Jess has had enough of Club X at this point and knows that she only became involved to match wits with Bruce, her foxy archnemesis, but won’t quit until she bests the boy. During one Club X meeting, she peeks under her name on the roulette wheel and sees that Bruce had rigged it with a magnet. That wily Bruce! She slides the magnet under Bruce’s name and he is then forced to blast some rock ‘n’ roll station during an all-important assembly.

Meanwhile, Student of the Universe Elizabeth Wakefield was appointed—along with her sidekicks Todd Wilkins and Enid Rollins—to show a bunch of visiting foreign teachers around the school. Liz is peeing her pants over the whole deal for reasons unknown other than that she’s an uber dork. She’s upset at how SVH is coming across to all the teachers, what with all the pranks flying around. Slow your roll, girl.

Liz is scheduled to speak at the aforementioned all-important assembly, which has to do with the teachers, so when the rock station starts blasting mid-speech, she spazzes out and takes it all personally.
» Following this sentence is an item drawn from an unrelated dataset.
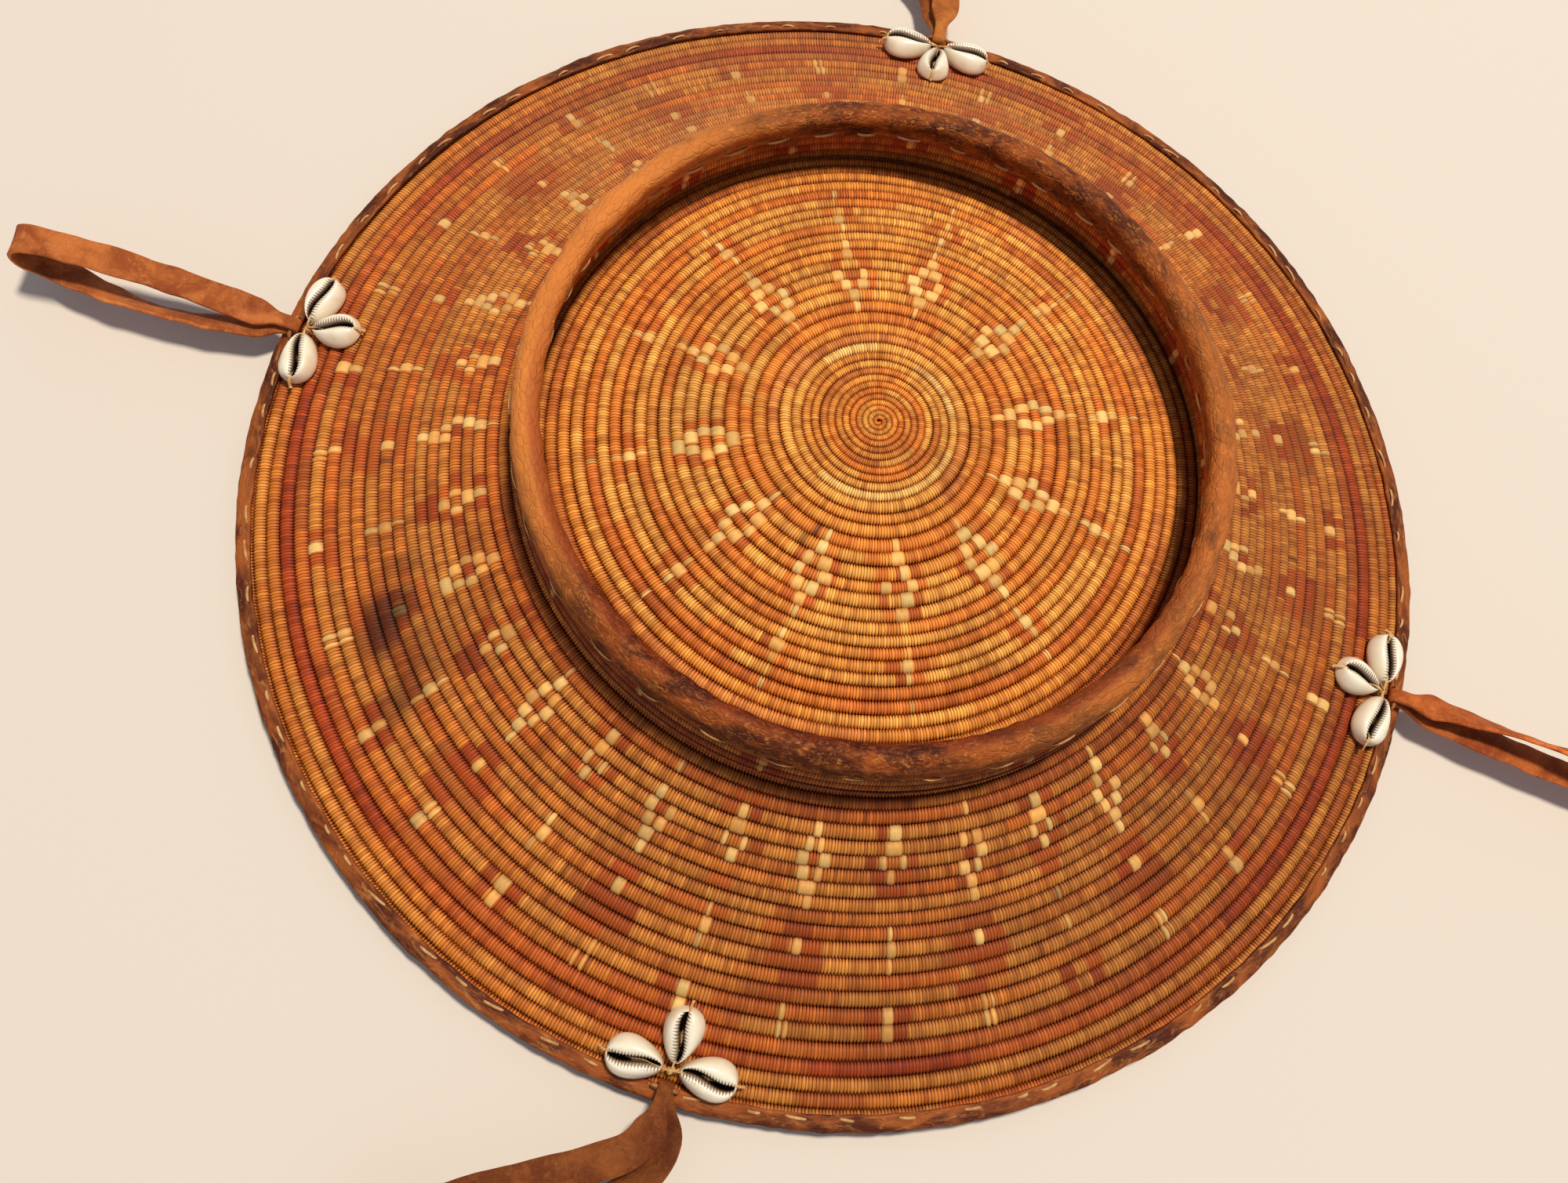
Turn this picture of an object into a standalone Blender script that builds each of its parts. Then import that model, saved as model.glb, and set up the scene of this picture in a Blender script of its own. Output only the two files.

But she forgives Jess a few pages later, and the Club X gang gets busted (after Bruce rats everybody out) and everyone gets detention and Jess learns the valuable lesson of not playing on train tracks. Fin!

Other Notes:

  • Amy Sutton is much less annoying now that she’s dating Barry Rork, and this isn’t the first instance such an occurrence has taken place. What does this mean to us? That in order to get a boyfriend, we have to be less annoying? Or that once we have boyfriends, we’ll be more likable?
  • Why have we gone from calling Sandra Bacon “Sandra” to “Sandy”?
  • Jess thinks, “You have to create the danger, then control it, and your fear of it.” That might be wise if I knew what it meant.
  • Jess toys with the thought of her boyfriend Sam Woodruff, who initially knows nothing of Club X (but considers her to be on crack when he finds out what she’s been up to), joining their vicious gang. She fantasizes about him in the black leather jacket, “and thought he would look like a young James Dean.” SIGNS!